Only a number is required: how many lines of the material contain the word "slide"?

Parts and joints as JSON
____
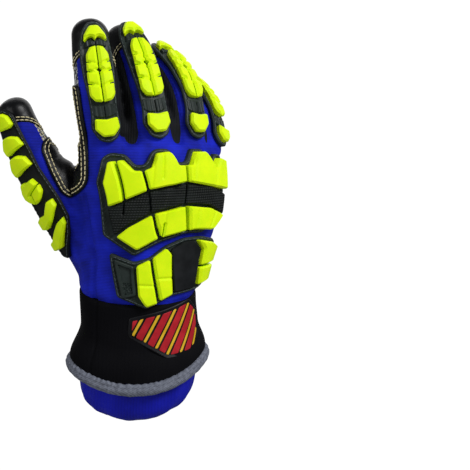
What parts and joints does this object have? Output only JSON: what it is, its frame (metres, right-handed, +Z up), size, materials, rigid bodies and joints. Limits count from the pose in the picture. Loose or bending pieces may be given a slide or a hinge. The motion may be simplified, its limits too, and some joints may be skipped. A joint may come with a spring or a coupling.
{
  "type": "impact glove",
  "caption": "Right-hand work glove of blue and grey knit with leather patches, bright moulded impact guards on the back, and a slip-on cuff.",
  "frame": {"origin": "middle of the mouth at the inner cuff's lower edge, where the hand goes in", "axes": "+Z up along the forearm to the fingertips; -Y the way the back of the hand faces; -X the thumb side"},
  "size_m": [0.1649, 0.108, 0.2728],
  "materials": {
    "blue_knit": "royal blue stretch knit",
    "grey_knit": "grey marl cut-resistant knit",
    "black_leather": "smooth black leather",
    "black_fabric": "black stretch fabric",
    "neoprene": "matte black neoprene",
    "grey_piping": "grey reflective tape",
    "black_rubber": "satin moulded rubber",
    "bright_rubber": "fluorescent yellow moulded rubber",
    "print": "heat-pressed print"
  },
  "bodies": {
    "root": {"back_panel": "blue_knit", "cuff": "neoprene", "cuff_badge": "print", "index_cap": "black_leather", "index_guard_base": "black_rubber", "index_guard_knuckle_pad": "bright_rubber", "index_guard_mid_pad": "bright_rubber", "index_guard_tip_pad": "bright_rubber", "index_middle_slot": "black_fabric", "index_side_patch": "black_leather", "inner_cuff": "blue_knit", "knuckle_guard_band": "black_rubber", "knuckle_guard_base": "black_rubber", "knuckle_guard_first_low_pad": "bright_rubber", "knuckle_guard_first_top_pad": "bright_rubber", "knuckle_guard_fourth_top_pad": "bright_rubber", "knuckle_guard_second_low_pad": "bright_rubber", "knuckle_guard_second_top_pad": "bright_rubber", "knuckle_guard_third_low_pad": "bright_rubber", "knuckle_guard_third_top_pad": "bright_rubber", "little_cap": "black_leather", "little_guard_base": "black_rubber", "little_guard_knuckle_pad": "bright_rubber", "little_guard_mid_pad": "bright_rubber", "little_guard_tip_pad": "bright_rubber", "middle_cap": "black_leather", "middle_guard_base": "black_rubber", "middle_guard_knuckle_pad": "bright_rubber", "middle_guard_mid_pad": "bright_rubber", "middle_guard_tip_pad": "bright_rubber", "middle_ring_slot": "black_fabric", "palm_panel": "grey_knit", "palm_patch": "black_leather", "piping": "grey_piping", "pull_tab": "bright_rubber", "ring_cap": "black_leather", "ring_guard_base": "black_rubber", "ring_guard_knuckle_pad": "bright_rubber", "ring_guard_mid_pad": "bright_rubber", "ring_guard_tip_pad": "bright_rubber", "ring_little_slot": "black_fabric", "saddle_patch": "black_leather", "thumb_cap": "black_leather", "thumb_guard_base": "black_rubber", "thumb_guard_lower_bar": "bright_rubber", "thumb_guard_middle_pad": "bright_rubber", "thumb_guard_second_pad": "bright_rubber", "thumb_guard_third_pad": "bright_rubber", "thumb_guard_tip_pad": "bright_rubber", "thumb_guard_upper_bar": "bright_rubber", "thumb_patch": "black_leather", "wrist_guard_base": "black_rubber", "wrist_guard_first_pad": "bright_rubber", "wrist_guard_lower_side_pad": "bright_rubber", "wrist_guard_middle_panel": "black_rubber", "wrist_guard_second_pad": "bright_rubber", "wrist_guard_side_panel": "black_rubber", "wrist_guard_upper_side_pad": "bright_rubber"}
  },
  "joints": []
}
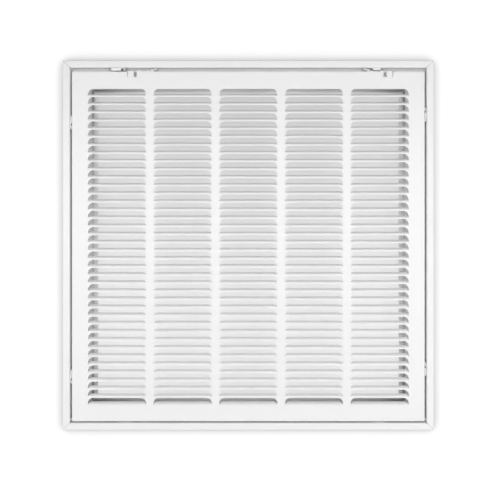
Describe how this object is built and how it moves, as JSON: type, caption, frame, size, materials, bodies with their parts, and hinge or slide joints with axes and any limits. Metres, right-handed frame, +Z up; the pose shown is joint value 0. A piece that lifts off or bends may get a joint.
____
- [ANSWER TO THIS PROBLEM]
2